Никто не избегнет блаженства. Часть первая - стр. 7
И вот я все лежу и лежу себе наверху многоэтажки, задумчиво глядя по сторонам: то вниз и вдаль – на проезжающих мимо машины и вечно спешащих по делам людей, то вверх – на тревожное небо с угрюмо бегущими куда-то облаками и изредка пролетающими галочками самолетов. Лежу и словно растворяюсь в тихом мире, одна-преодна на всем белом свете, охваченная неизвестно откуда взявшимся счастьем, изысканным, точно предвкушение полета. А вокруг – ни души!
Голуби уже привыкли ко мне и сами подлетают, раскрывая доверчивые клювы, курлыча, курлыча…
Крысы – ниже живущие соседи – проворно выхватывают у меня добычу, уносят ее куда-то во тьму, в норки, и незамедлительно возвращаются за новой порцией. А, насытившись, довольно трутся мордочками о мои берцы.

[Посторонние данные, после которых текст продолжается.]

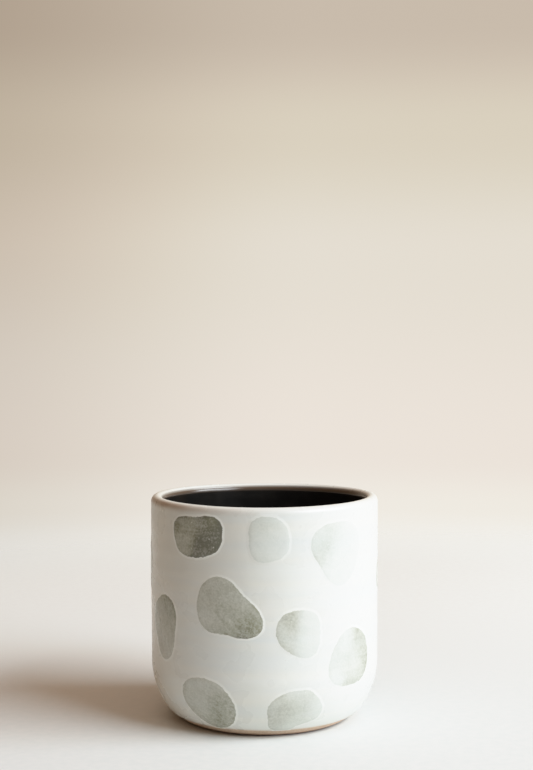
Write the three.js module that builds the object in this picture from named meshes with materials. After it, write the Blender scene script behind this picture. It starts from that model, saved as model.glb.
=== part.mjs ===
// A stoneware mug without a handle: a thrown clay body, white glaze outside and over the lip,
// black glaze inside, a bare bevelled foot, and brushed spots of grey-green glaze.
//
// Millimetres, +Z up. The origin is on the mug's axis, at the surface that it stands on.
// An azimuth is measured in degrees round the axis, from the front (-Y) towards +X.

import * as THREE from 'three';

// ---------------------------------------------------------------- driving dimensions

const MUG_HEIGHT = 80;
const RIM_RADIUS = 41; // finished outside at the rim
const WALL_LEAN = 0.2; // how much narrower the wall is where it meets the base corner
const LIP_THICKNESS = 4.3; // glaze included

const CORNER_HEIGHT = 21.4; // the wall starts to curve in to the foot below this
const CORNER_ROUNDNESS = 1.9; // exponent of the corner's curve: 2 is an ellipse
const FOOT_RADIUS = 27.5;
const FOOT_RING_WIDTH = 3.6; // flat ring that the mug stands on
const FOOT_RECESS = 1.2; // hollow trimmed under the base
const RECESS_SHOULDER = 1.4; // slope between the ring and the hollow

const FLOOR_TOP = 5.6; // inside floor above the surface that the mug stands on
const INNER_WALL_LEAN = 0.6;
const INNER_CORNER_HEIGHT = 19;
const INNER_FLOOR_RADIUS = 19;
const INNER_CORNER_ROUNDNESS = 2;

const GLAZE_THICKNESS = 0.4;
const LAYER_GAP = 0.05; // clearance between clay and glaze
const GLAZE_LINE = 2.7; // the white glaze stops this high above the foot

// The two glazes meet on the inner side of the lip. Degrees over the lip, from its outside.
const WHITE_ENDS = 150;
const BLACK_STARTS = 158;

const SPOT_THICKNESS = 0.2; // at its middle
const SPOT_CLEARANCE = 0.15; // keeps a flat-faceted spot clear of the curved glaze
const LOWEST_SPOT_EDGE = GLAZE_LINE + 0.4; // a spot that would run lower is cut off here

// How finely the round shapes are cut into flat faces.
const ROUND_SEGMENTS = 48;
const CORNER_STEPS = 8;
const LIP_STEPS = 8;
const SPOT_SPOKES = 20;
const SPOT_RINGS = 3;
const LOW_SPOT_RINGS = 4; // spots on the base corner follow a tighter curve

// ---------------------------------------------------------------- spots

// Each spot is a pebble shape: a rounded rectangle, wide by tall, turned by lean, and drawn out
// by the share called point into three soft corners, one of which looks in direction pointing.
// Angles run anticlockwise from the mug's right, as seen from outside.
const UPPER_SPOTS = [
  { azimuth: -34.5, height: 69.6, wide: 20.6, tall: 13.9, lean: 5, square: 3.5, point: 0.06, pointing: 153 },
  { azimuth: 1.9, height: 69.5, wide: 13.7, tall: 15.5, lean: 6, square: 2.7, point: 0.04, pointing: -2 },
  { azimuth: 38.3, height: 64.4, wide: 22.2, tall: 20.4, lean: -56, square: 2.2, point: 0.1, pointing: -86 },
  { azimuth: 88, height: 52.6, wide: 17, tall: 13.5, lean: 0, square: 2.2, point: 0.05, pointing: 90 },
  { azimuth: 124, height: 68, wide: 18, tall: 16, lean: -20, square: 2.4, point: 0.06, pointing: -60 },
  { azimuth: 160, height: 64, wide: 15.5, tall: 20, lean: 8, square: 2.1, point: 0.08, pointing: -90 },
  { azimuth: 197, height: 69, wide: 19.5, tall: 15, lean: 4, square: 2.8, point: 0.05, pointing: 30 },
  { azimuth: 235, height: 66, wide: 16, tall: 17, lean: 30, square: 2.3, point: 0.07, pointing: -100 },
  { azimuth: 272, height: 56, wide: 18, tall: 19, lean: 0, square: 2.2, point: 0.06, pointing: -90 },
];

const MIDDLE_SPOTS = [
  { azimuth: -58.8, height: 36.9, wide: 16.2, tall: 23.1, lean: 1, square: 1.9, point: 0.1, pointing: -76 },
  { azimuth: -18.9, height: 45.4, wide: 26, tall: 18.2, lean: -31, square: 1.9, point: 0.13, pointing: 96 },
  { azimuth: 17.1, height: 37.5, wide: 18.1, tall: 16.2, lean: -51, square: 1.7, point: 0.06, pointing: 172 },
  { azimuth: 47.2, height: 26.7, wide: 22.6, tall: 20.6, lean: 29, square: 1.7, point: 0.06, pointing: 91 },
  { azimuth: 109, height: 38, wide: 17, tall: 19.5, lean: 12, square: 2.2, point: 0.08, pointing: -95 },
  { azimuth: 144, height: 42, wide: 21, tall: 17, lean: -24, square: 2.1, point: 0.07, pointing: 100 },
  { azimuth: 180, height: 36, wide: 17, tall: 18, lean: -30, square: 2, point: 0.1, pointing: 180 },
  { azimuth: 216, height: 43, wide: 23, tall: 18, lean: 24, square: 2.2, point: 0.06, pointing: 70 },
  { azimuth: 252, height: 33, wide: 18, tall: 20, lean: 10, square: 2, point: 0.09, pointing: 90 },
];

const LOWER_SPOTS = [
  { azimuth: -29.2, height: 12.6, wide: 21.9, tall: 16.9, lean: -29, square: 2, point: 0.02, pointing: -74 },
  { azimuth: 14.6, height: 10.6, wide: 19.2, tall: 13.7, lean: 21, square: 4, point: 0.1, pointing: -124 },
  { azimuth: 96, height: 13, wide: 19, tall: 14, lean: -12, square: 2.3, point: 0.05, pointing: 90 },
  { azimuth: 142, height: 13.5, wide: 20, tall: 15, lean: 18, square: 2.2, point: 0.06, pointing: -60 },
  { azimuth: 188, height: 12.5, wide: 18, tall: 14.5, lean: -16, square: 2.5, point: 0.06, pointing: 110 },
  { azimuth: 234, height: 12.8, wide: 19.5, tall: 15.5, lean: 26, square: 2.1, point: 0.04, pointing: -80 },
];

// ---------------------------------------------------------------- finishes

const FINISHES = {
  clay: { color: 0xc6a384, roughness: 0.85 },
  white: { color: 0xe7e5de, roughness: 0.3 },
  black: { color: 0x171614, roughness: 0.18 },
  spot: { color: 0x9da297, roughness: 0.35 },
};

const radians = THREE.MathUtils.degToRad;

// ---------------------------------------------------------------- section: radius and height

// A quarter of a superellipse from the wall, where turn is 0, to the base, where it is 1.
function cornerPoint(corner, turn) {
  const angle = (turn * Math.PI) / 2;
  const reach = Math.cos(angle) ** (2 / corner.roundness);
  const drop = Math.sin(angle) ** (2 / corner.roundness);
  return new THREE.Vector2(
    corner.baseRadius + (corner.wallRadius - corner.baseRadius) * reach,
    corner.bottom + corner.height * (1 - drop),
  );
}

function cornerPoints(corner, fromTurn, toTurn) {
  const turnAt = (i) => THREE.MathUtils.lerp(fromTurn, toTurn, i / CORNER_STEPS);
  return Array.from({ length: CORNER_STEPS + 1 }, (_, i) => cornerPoint(corner, turnAt(i)));
}

const outerCorner = {
  bottom: 0,
  height: CORNER_HEIGHT,
  wallRadius: RIM_RADIUS - WALL_LEAN,
  baseRadius: FOOT_RADIUS,
  roundness: CORNER_ROUNDNESS,
};

const innerCorner = {
  bottom: FLOOR_TOP,
  height: INNER_CORNER_HEIGHT,
  wallRadius: RIM_RADIUS - LIP_THICKNESS - INNER_WALL_LEAN,
  baseRadius: INNER_FLOOR_RADIUS,
  roundness: INNER_CORNER_ROUNDNESS,
};

const lipRadius = LIP_THICKNESS / 2;
const lipCentre = new THREE.Vector2(RIM_RADIUS - lipRadius, MUG_HEIGHT - lipRadius);

// The turn at which the outer corner passes the glaze line.
const glazeLineAngle = Math.asin((1 - GLAZE_LINE / CORNER_HEIGHT) ** (CORNER_ROUNDNESS / 2));
const glazeLineTurn = (glazeLineAngle * 2) / Math.PI;

// Moves each point of a path into the clay, square to the path. The clay lies on the left of
// the path. A point on the axis stays on it.
function inset(path, depth) {
  return path.map((point, i) => {
    const before = path[Math.max(i - 1, 0)];
    const after = path[Math.min(i + 1, path.length - 1)];
    const along = after.clone().sub(before).normalize();
    const moved = new THREE.Vector2(point.x - along.y * depth, point.y + along.x * depth);
    return point.x === 0 ? new THREE.Vector2(0, moved.y) : moved;
  });
}

// Points over the round lip. The angles are in degrees, from the outside of the lip.
function lipPoints(fromAngle, toAngle, steps) {
  return Array.from({ length: steps + 1 }, (_, i) => {
    const angle = radians(THREE.MathUtils.lerp(fromAngle, toAngle, i / steps));
    return new THREE.Vector2(
      lipCentre.x + lipRadius * Math.cos(angle),
      lipCentre.y + lipRadius * Math.sin(angle),
    );
  });
}

// The finished outside, from the glaze line up over the lip to where the white glaze ends.
function whitePath() {
  return [...cornerPoints(outerCorner, glazeLineTurn, 0), ...lipPoints(0, WHITE_ENDS, LIP_STEPS)];
}

// The finished inside, from the lip's inner side down to the middle of the floor.
function blackPath() {
  return [
    ...lipPoints(BLACK_STARTS, 180, 1),
    ...cornerPoints(innerCorner, 0, 1),
    new THREE.Vector2(0, FLOOR_TOP),
  ];
}

// ---------------------------------------------------------------- turned pieces

function turned(profile) {
  const geometry = new THREE.LatheGeometry(profile, ROUND_SEGMENTS);
  return geometry.rotateX(Math.PI / 2);
}

// A coat of glaze between a finished surface and the clay. It closes on itself, or on the axis.
function glazeCoat(path) {
  const clayFace = inset(path, GLAZE_THICKNESS).reverse();
  const endsOnAxis = path.at(-1).x === 0;
  return turned([...clayFace, ...path, ...(endsOnAxis ? [] : [clayFace[0]])]);
}

// Bare clay under the glaze line: the foot, from the middle of the base to the bevel's top.
function footPath() {
  const ringInside = FOOT_RADIUS - FOOT_RING_WIDTH;
  const bevelMiddle = cornerPoint(outerCorner, (1 + glazeLineTurn) / 2);
  return [
    new THREE.Vector2(0, FOOT_RECESS),
    new THREE.Vector2(ringInside - RECESS_SHOULDER, FOOT_RECESS),
    new THREE.Vector2(ringInside, 0),
    new THREE.Vector2(FOOT_RADIUS, 0),
    bevelMiddle,
  ];
}

function clayBody() {
  const glazed = inset([...whitePath(), ...blackPath()], GLAZE_THICKNESS + LAYER_GAP);
  return turned([...footPath(), ...glazed]);
}

// ---------------------------------------------------------------- spots on the outside

// The finished outside at a height: its radius, and the direction square to it as a 2D vector.
function outsideAt(height) {
  const slopeStep = 0.01;
  const radiusAt = (z) => {
    if (z >= CORNER_HEIGHT) {
      return RIM_RADIUS - (WALL_LEAN * (MUG_HEIGHT - z)) / (MUG_HEIGHT - CORNER_HEIGHT);
    }
    const drop = 1 - z / CORNER_HEIGHT;
    const reach = (1 - drop ** CORNER_ROUNDNESS) ** (1 / CORNER_ROUNDNESS);
    return FOOT_RADIUS + (outerCorner.wallRadius - FOOT_RADIUS) * reach;
  };
  const slope = (radiusAt(height + slopeStep) - radiusAt(height - slopeStep)) / (2 * slopeStep);
  return { radius: radiusAt(height), square: new THREE.Vector2(1, -slope).normalize() };
}

// How far a spot reaches from its middle in a direction.
function spotReach(spot, direction) {
  const along = direction - radians(spot.lean);
  const across = Math.abs(Math.cos(along) / (spot.wide / 2)) ** spot.square;
  const upwards = Math.abs(Math.sin(along) / (spot.tall / 2)) ** spot.square;
  const rounded = (across + upwards) ** (-1 / spot.square);
  const pointed = 1 + spot.point * Math.cos(3 * (direction - radians(spot.pointing)));
  const down = Math.max(-Math.sin(direction), 0);
  return Math.min(rounded * pointed, (spot.height - LOWEST_SPOT_EDGE) / down);
}

// A point over the outside of the mug, at a share of a spot's reach in a direction.
function pointOverSpot(spot, direction, share, lift) {
  const reach = spotReach(spot, direction) * share;
  const height = spot.height + reach * Math.sin(direction);
  const aside = (reach * Math.cos(direction)) / outsideAt(spot.height).radius;
  const azimuth = radians(spot.azimuth) + aside;
  const { radius, square } = outsideAt(height);
  const r = radius + square.x * lift;
  return [r * Math.sin(azimuth), -r * Math.cos(azimuth), height + square.y * lift];
}

// A spot is a ball pressed flat onto the wall: its poles are at the spot's middle, its equator
// is the spot's edge, and its two halves are the spot's inner and outer faces.
function spotPad(spot, rings) {
  const ball = new THREE.SphereGeometry(1, SPOT_SPOKES, 2 * rings).rotateX(Math.PI / 2);
  const corners = ball.getAttribute('position');
  for (let i = 0; i < corners.count; i += 1) {
    const corner = new THREE.Vector3().fromBufferAttribute(corners, i);
    const direction = Math.atan2(corner.y, corner.x);
    const share = Math.hypot(corner.x, corner.y);
    const lift = SPOT_CLEARANCE + (SPOT_THICKNESS * (1 + corner.z)) / 2;
    corners.setXYZ(i, ...pointOverSpot(spot, direction, share, lift));
  }
  ball.computeVertexNormals();
  return ball;
}

// ---------------------------------------------------------------- assembly

function piece(name, geometry, finish) {
  const material = new THREE.MeshStandardMaterial({ ...FINISHES[finish], metalness: 0 });
  const mesh = new THREE.Mesh(geometry, material);
  mesh.name = name;
  return mesh;
}

const mug = new THREE.Group();
mug.add(piece('stoneware_body', clayBody(), 'clay'));
mug.add(piece('outer_white_glaze', glazeCoat(whitePath()), 'white'));
mug.add(piece('inner_black_glaze', glazeCoat(blackPath()), 'black'));

const spotRows = [
  { row: 'upper', spots: UPPER_SPOTS, rings: SPOT_RINGS },
  { row: 'middle', spots: MIDDLE_SPOTS, rings: SPOT_RINGS },
  { row: 'lower', spots: LOWER_SPOTS, rings: LOW_SPOT_RINGS },
];
for (const { row, spots, rings } of spotRows) {
  spots.forEach((spot, i) => mug.add(piece(`${row}_spot_${i + 1}`, spotPad(spot, rings), 'spot')));
}

export default mug;
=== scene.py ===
"""The looks of a stoneware mug without a handle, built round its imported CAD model.

Metres, +Z up. An azimuth is measured round the mug's axis, from the front (-Y) towards +X.
The mug is a clay body under a white glaze outside, a black glaze inside and brushed spots of
grey-green glaze. Every layer follows one ideal section, and one field of small hand-made
irregularities then moves them all together.
"""
import math

import bpy
import numpy as np
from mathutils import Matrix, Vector


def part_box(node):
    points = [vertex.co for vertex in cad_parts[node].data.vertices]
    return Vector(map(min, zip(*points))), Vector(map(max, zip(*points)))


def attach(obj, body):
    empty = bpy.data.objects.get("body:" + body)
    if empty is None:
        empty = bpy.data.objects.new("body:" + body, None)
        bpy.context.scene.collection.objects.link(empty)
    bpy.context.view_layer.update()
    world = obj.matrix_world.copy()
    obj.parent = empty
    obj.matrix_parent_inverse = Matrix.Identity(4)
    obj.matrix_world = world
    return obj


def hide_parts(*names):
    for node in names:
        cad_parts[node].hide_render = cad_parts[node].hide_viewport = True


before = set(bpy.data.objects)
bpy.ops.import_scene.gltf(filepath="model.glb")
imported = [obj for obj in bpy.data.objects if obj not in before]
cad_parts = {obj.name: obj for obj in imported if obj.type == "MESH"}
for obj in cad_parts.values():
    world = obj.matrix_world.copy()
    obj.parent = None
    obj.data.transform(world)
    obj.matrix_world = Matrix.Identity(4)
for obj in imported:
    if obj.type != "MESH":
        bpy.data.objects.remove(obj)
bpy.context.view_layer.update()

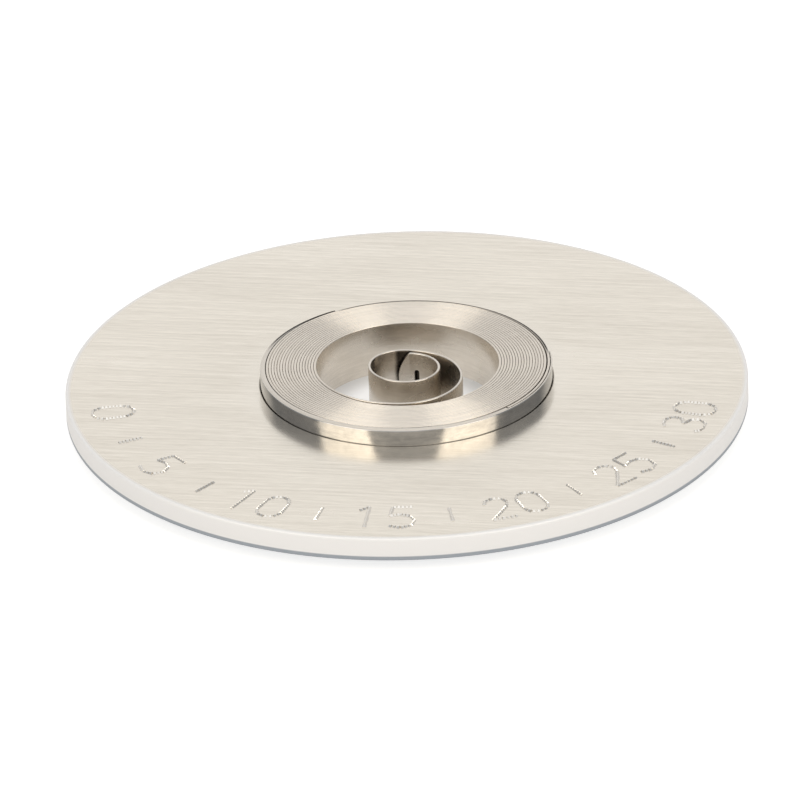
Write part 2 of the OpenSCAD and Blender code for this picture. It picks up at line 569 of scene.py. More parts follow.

Часа через четыре я, довольная, прихожу домой, предварительно купив на рынке у бабушек несколько свежих вязанок лекарственных растений.
И так пошла-поехала, так потекла моя двойная жизнь…
– Ты не знаешь, где мои старые спальные мешки, который я брал на плато Путорана? – спросил меня как-то Эрик. – Ну, те, что списаны за негодностью?
– Так их у нас еще в прошлом году на даче украли, – невозмутимо соврала я в очередной раз, как ни в чем не бывало.
Оба спальника были едва ли не единственным… реквизитом человеческой жизни, принесенным мною в заветный тайник на случай резкой перемены погоды. С ними я смогу проводить прохладные ночи на крыше, в то время как муж долбит кайлом горы где-нибудь в тысячах километрах отсюда. Вернее, не сам долбит, а только руководит…
Ах да, забыла представиться! Зовут меня – Конкордия. По мужу я – Эрикссон, по отцу – Зимоглядова. Мне чуть больше двадцати лет согласно новому, медицинскому удостоверению личности, выданному ВОЗ после успешного завершения процедуры увеличения продолжительности жизни, и чуть больше пятидесяти согласно старому российскому паспорту. Омолодиться мне помог Эрик, эмигрировавший в Россию задолго до Мирового Исхода 2035 года: однажды повстречав нас с мамой на юге, именитый ученый взял, да и увез меня в Заполярск – нынешний New-Land, один из северных захолустных городков, которые в преддверии Мировых Катаклизмов власти отдали предприимчивым и зажиточным мигрантам, получившим статус беженцев. Так Карелия, Мурманская, Архангельская области и Коми стали заново отстраиваться силами приезжих из Хельсинки и Глазго, Упсалы и Осло, Анкорриджа и Рейкьявика…
По правде говоря, поначалу я боялась уезжать так далеко на Север, думая, что начавшееся Всемирное Потепление не коснется тех краев, и я там попросту заледенею. К тому же мать тогда сильно переживала, что у нас могут экспроприировать, ссылаясь на отчаянное положение в стране, то, ради чего стоит жить – наследство, право на которое мы с величайшим трудом восстановили. Опять же: восстановили благодаря Эрику. Я говорю о заповеднике Вольные Славены, в прошлом запущенном и нуждавшемся во втором рождении. Эмигранты, как объяснил тогда моей матери прежний губернатор – наш хлеб, и закон отныне на их стороне. И если, мол, они предложат российским банкам достаточно золота, то им разрешат вырубить какой угодно лес и настроить на его месте десятки мотелей да пансионатов, превратив горные плато и морские побережья в фешенебельные курортные зоны. Глупые, недальновидные политиканы!